カード決済に最低額を設定することはスペインでは合法ですか?
先ほど説明したような欠点があるにもかかわらず、スペインの事業者の中にはカード決済に最低額を設定しているところもあります。そして法律もその権利を保護しています。支出上限の設定を認める規制はありませんが、それを禁じる規制もありません。事業者は自由に決済最低額を設定することができるのです。ただし、次のような義務があります。
追加手数料を課さない
金額がいかに低くても、顧客がカード払いを希望した場合、事業者は追加手数料を課すことができません(2018 年王令法第 19 号 第 35 条第 3 項)。ただし、特定の決済方法を勧めるために割引価格やその他の特典を提供することはできます。例えば、少額をカードではなく現金で支払うよう勧めることができます。明確な通知を行うこと
スペインでは、明確に通知されれば、しきい値を設定することが法律で認められています。FACUA (消費者行動連盟) によると、企業がカード決済を (カード不可であること、または最低金額が設定されていることを明示せずに) 拒否した場合、店舗は 顧客に代替の決済方法を提供 する必要があります。現金決済を強制する代わりに、例えば SEPA 送金、Bizum を通じて電話番号経由で送金する方法などがあります。

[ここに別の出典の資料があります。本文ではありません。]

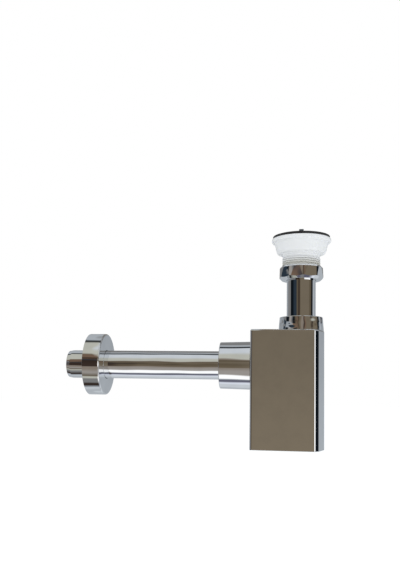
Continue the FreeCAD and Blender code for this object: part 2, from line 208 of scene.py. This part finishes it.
def makeWire(name, look):
    material, tree, shader, place = startMaterial(name, metallic=1.0)
    scratch = stretchedNoise(tree, place, look["scratchSize"], look["scratchStretch"], detail=4.0)
    tone = mapRange(tree, scratch, 0.4, 0.65)
    feed(tree, shader, Base_Color=mixColour(tree, tone, look["wireColour"], look["scratchColour"]),
         Roughness=mapRange(tree, scratch, 0.3, 0.7, look["smoothest"], look["dullest"]))
    addBump(tree, shader, scratch, 0.5, look["scratchHeight"])
    return material


# White moulding: slight gloss, a very fine mould texture and a little light inside the plastic
whiteLook = {
    "plasticColour": (0.86, 0.875, 0.885),
    "shadeColour": (0.84, 0.855, 0.865),
    "cloudSize": 45.0,
    "neckShadeColour": (0.60, 0.595, 0.54),      # painted shade low on the neck, darker towards the nut
    "neckShadeFrom": -0.0225,
    "neckShadeTo": -0.0335,
    "neckShadeUneven": 0.004,
    "glossiest": 0.28,
    "dullest": 0.42,
    "mouldSize": 1500.0,
    "mouldHeight": 0.00001,
    "lightInside": 0.12,
    "lightReach": (0.004, 0.004, 0.0035),
}


def makeWhitePlastic(name, look):
    material, tree, shader, place = startMaterial(name)
    cloud = stretchedNoise(tree, place, look["cloudSize"], detail=4.0)
    pores = stretchedNoise(tree, place, look["mouldSize"], detail=2.0)
    shade = mapRange(tree, cloud, 0.35, 0.7, smooth=True)
    plain = mixColour(tree, shade, look["plasticColour"], look["shadeColour"])
    # painted shade: the plastic's colour darkens low on the neck towards the nut, with an uneven upper edge
    height = putNode(tree, "ShaderNodeSeparateXYZ", at0=place).outputs[2]
    uneven = calc(tree, "MULTIPLY_ADD", calc(tree, "SUBTRACT", cloud, 0.5), look["neckShadeUneven"], height)
    neckShade = mapRange(tree, uneven, look["neckShadeFrom"], look["neckShadeTo"], smooth=True)
    feed(tree, shader, Base_Color=mixColour(tree, neckShade, plain, look["neckShadeColour"]),
         Roughness=mapRange(tree, pores, 0.3, 0.7, look["glossiest"], look["dullest"]),
         Subsurface_Weight=look["lightInside"], Subsurface_Radius=look["lightReach"], Subsurface_Scale=0.5)
    addBump(tree, shader, pores, 0.35, look["mouldHeight"])
    return material


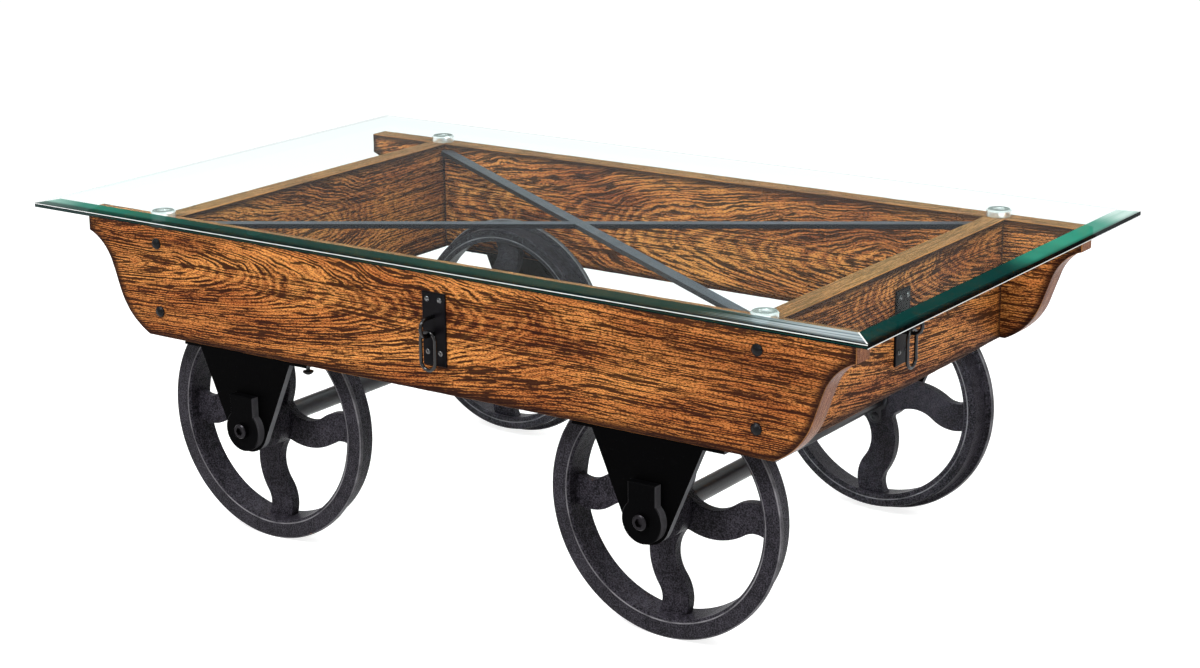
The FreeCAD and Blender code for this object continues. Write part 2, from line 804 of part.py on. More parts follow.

この記事の内容は、一般的な情報および教育のみを目的としており、法律上または税務上のアドバイスとして解釈されるべきではありません。Stripe は、記事内の情報の正確性、完全性、妥当性、または最新性を保証または請け合うものではありません。特定の状況については、管轄区域で活動する資格のある有能な弁護士または会計士に助言を求める必要があります。